In other news, we are extremely old. A woman from our class stopped me on the street the other day and I was astonished by the changes time had wrought to her appearance in 14 or 15 years.
Put that way I see your point. Of course the language of the mass media (damning phrase!) is not my preferred language for discussing religion: see my religion posts for that. Also my endorsement of Dennett, whose language is far more that of an analytic philosopher (albeit one writing to a popular, not scholarly audience) than the mass media.
But I think that the language of Dawkins et. al. is perfectly understandable (not preferable), to say nothing of inevitable, as long as religious moderates provide cover for the lunatic ideas of the reality-defiant theists... and as long as religion is so privileged in the public sphere -- which these days is, for better or for worse, the mass media. (And the internet: hence my writing about it.)

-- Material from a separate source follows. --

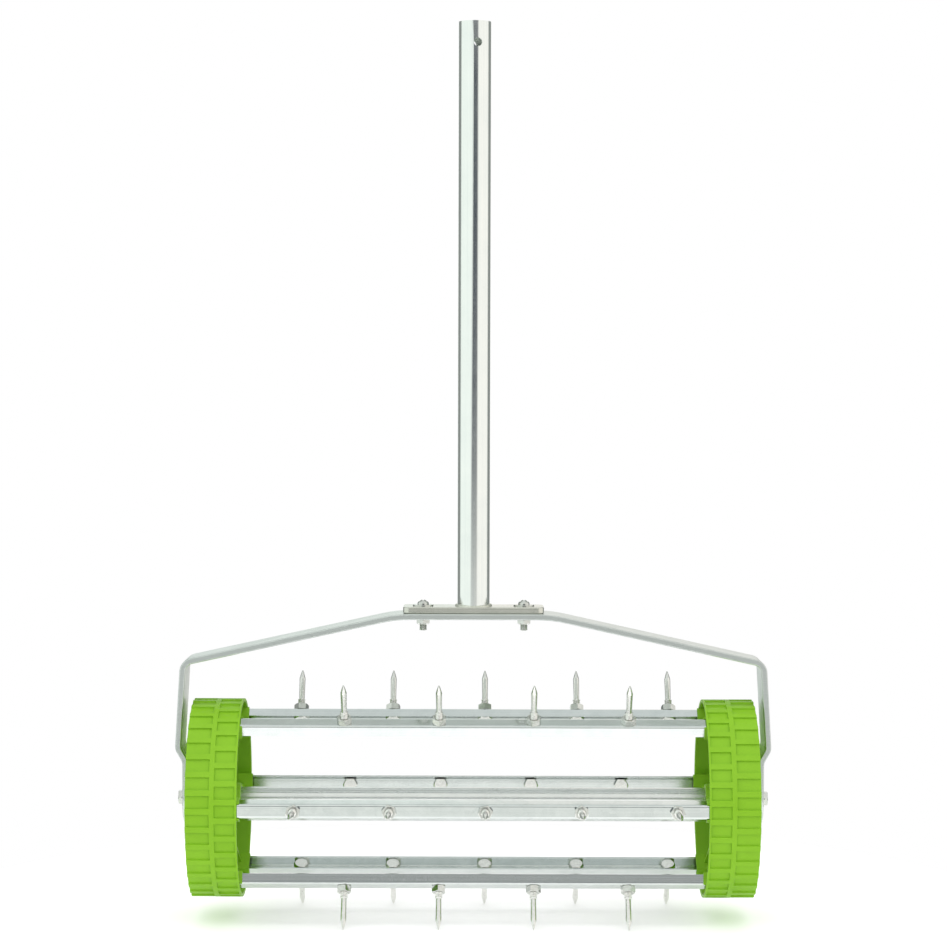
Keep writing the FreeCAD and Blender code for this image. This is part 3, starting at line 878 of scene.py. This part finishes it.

I guess what I'd say is that engagement in the current public sphere is important given our current discourse. No, it's not a good language for religion (or much of anything really); but that doesn't mean it's not necessary.
If the religious right wants to take religion out of that language -- and, as a necessary part of that, out of politics, the culture wars, etc, more generally -- and talk about it solely in other terms, I would be more than happy to agree to that détente (even if, I suspect, Dawkins et. al. might not).
In other news, we are extremely old.
Yeah, I've noticed that too. I noticed it at our tenth reunion; I suspect at our fifteenth reunion (which I may or may not go to -- no decision as yet, although probably leaning towards not) it'll be even worse.